Midway through the expedition we visited the town of Haines, Alaska. Here Karen and I enjoyed a Flightseeing tour of Glacier Bay National Park. What a wonder-filled experience to see glaciers from the air. Then in the afternoon we visited a Tlingit village and floated a while down the Chilcat River through a Bald Eagle Preserve.

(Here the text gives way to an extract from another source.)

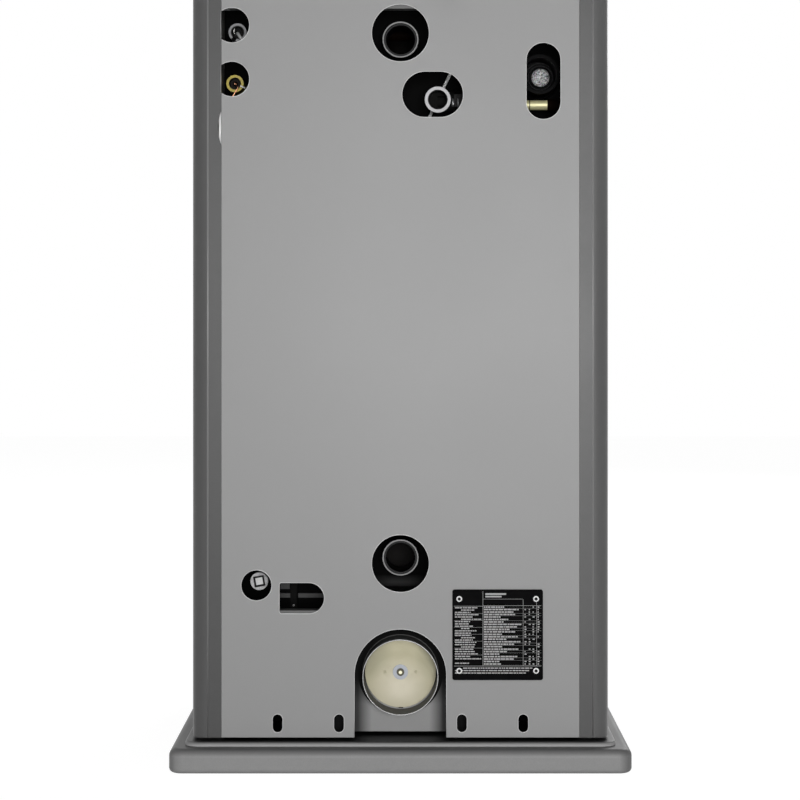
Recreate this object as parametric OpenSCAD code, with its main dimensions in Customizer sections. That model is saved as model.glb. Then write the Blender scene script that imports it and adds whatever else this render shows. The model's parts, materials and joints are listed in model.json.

The next morning we were in Tracy Arm-Fords Terror Wilderness and slowly traveled up Tracy Arm Fjord to the South Sawyer Glacier. We boarded the Dibs once again to get a closer look at the glacier, and small icebergs. We bundled up for this excursion and enjoyed the Viking team that delivered hot chocolate midway through our time among the ice. The colors and shapes of the “bergybits” felt as though we were in an ice sculpture park. The face of the glacier is massive. We kept our distance at about a half a mile. The sound of the ice calving off the glacier was also impressive. After lunch we took another turn in the double kayak, this time boarding from ship. What a sensation to paddle up to a fjord wall that rises 2000 feet above you. We felt pretty small.
This was our final full day on the Seabird and the sun shown through the otherwise constant cloud cover. It was very dramatic and the sunset that evening was beautiful. How wonderful to have one last visit by a humpback whale while everyone was out on deck enjoying our nicest evening (nicest weather) of the week. But of course the weather is cloudy and wet, southeast Alaska is in a temperate rainforest and Juneau receives 110 inches per year with an average of 200 days of rain.
Karen and I stayed an extra evening in Juneau (where we disembarked) before flying back to Seattle. One of the naturalists on the ship grew up in Juneau and she recommended visiting the Twisted Fish restaurant. It was a great recommendation!
I look forward to sharing more of this journey in person after this sabbatical concludes in a couple of weeks. I am planning several opportunities to share photos and stories in the months to come.
God has blessed us greatly in this time of travel. I trust you too have experienced the depth of God’s grace!